Maynooth University to lead €21m project linking up tech for elderly care

11 Nov 2019

Image: © M.Dörr & M.Frommherz/Stock.adobe.com

Maynooth University has received funding to lead a European health research project called SHAPES.

Maynooth University will lead a €21m European research project consisting of 36 partners across 14 countries – the largest ever grant for healthcare research led by an Irish institution.

The project – called Smart and Healthy Ageing through People Engaging in Supportive Systems (SHAPES) – will be spread across four years and aims to find ways of helping Europe’s ageing population live actively and independently at home in their communities with the support of assisted living technology.

Maynooth’s Assisted Living and Learning (ALL) Institute will lead the research with Irish partners including University College Cork, Maynooth spin-out Access Earth, the University of Ulster, and the Northern Health and Social Services Trust in Northern Ireland.

In Europe and elsewhere, better access to healthcare is leading to an increase in the average age of populations.

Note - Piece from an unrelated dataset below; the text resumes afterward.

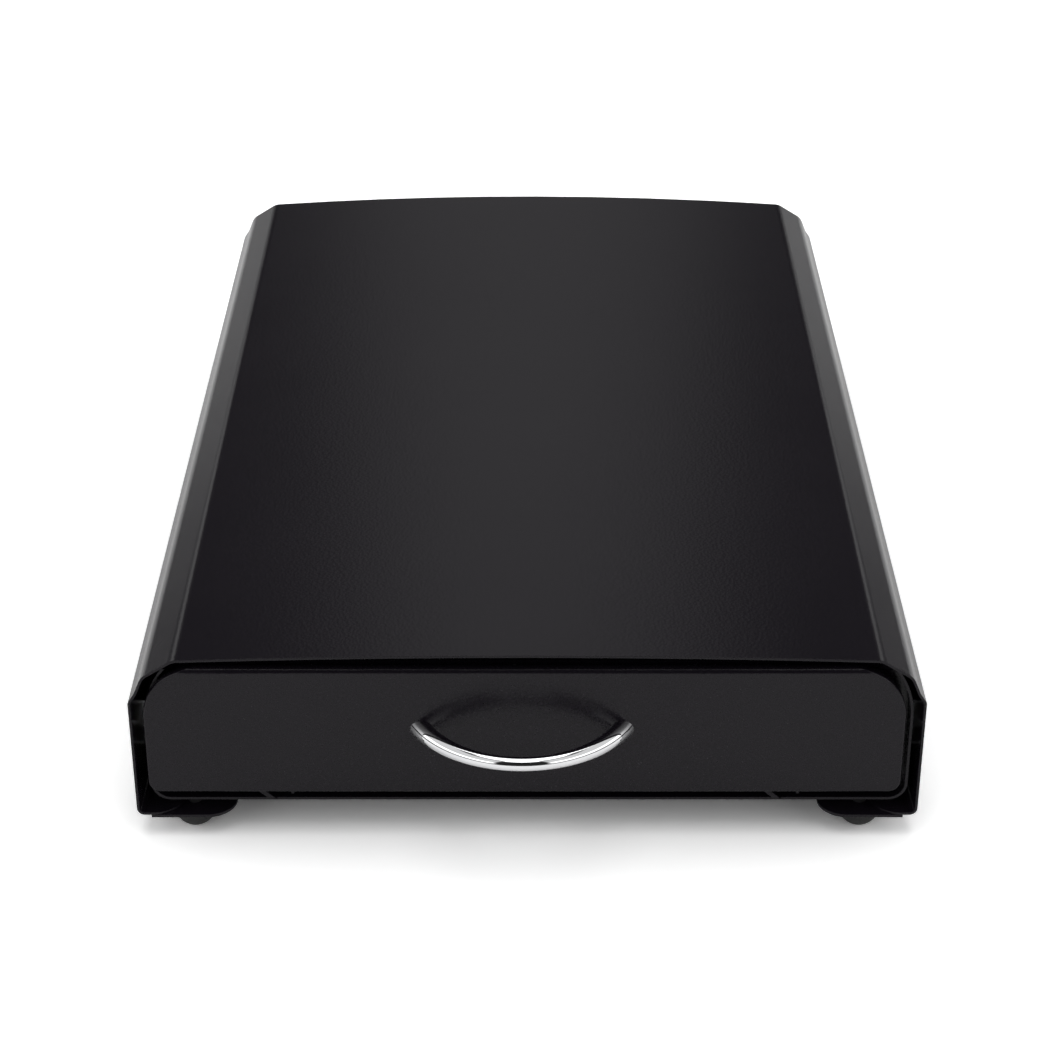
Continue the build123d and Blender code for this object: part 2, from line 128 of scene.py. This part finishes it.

This results in a population at greater risk of cognitive impairment, frailty and multiple chronic health conditions. These can have considerable negative consequences for independence and quality of life of older people, and for the sustainability of health and care systems.

Keeping older people worry-free

SHAPES’ organisers have said they want to find ways of achieving the large-scale deployment of integrated technology to achieve independence and a quality of life for older people. Ireland is already gaining a reputation in this space, with Trinity College Dublin’s Stevie robot assistant gaining worldwide attention as the cover feature of the latest issue of Time magazine.

Co-leading the SHAPES project is Mac MacLachlan, professor of psychology and inclusion at Maynooth’s Department of Psychology. “As of now, we have a lot of different technologies available to older people and people with disabilities,” he said.

“Someone might have a hearing aid, a wheelchair, home sensors and perhaps a ‘smart’ pillbox – but they don’t necessarily all work together. Working with our European colleagues, we want to bring assistive technologies together with connected health.”

Adding to this, fellow co-lead Dr Michael Cooke said focus of the project is on usability “so that older people can focus on what they can achieve with the technology, rather than worrying about how it is supposed to work”.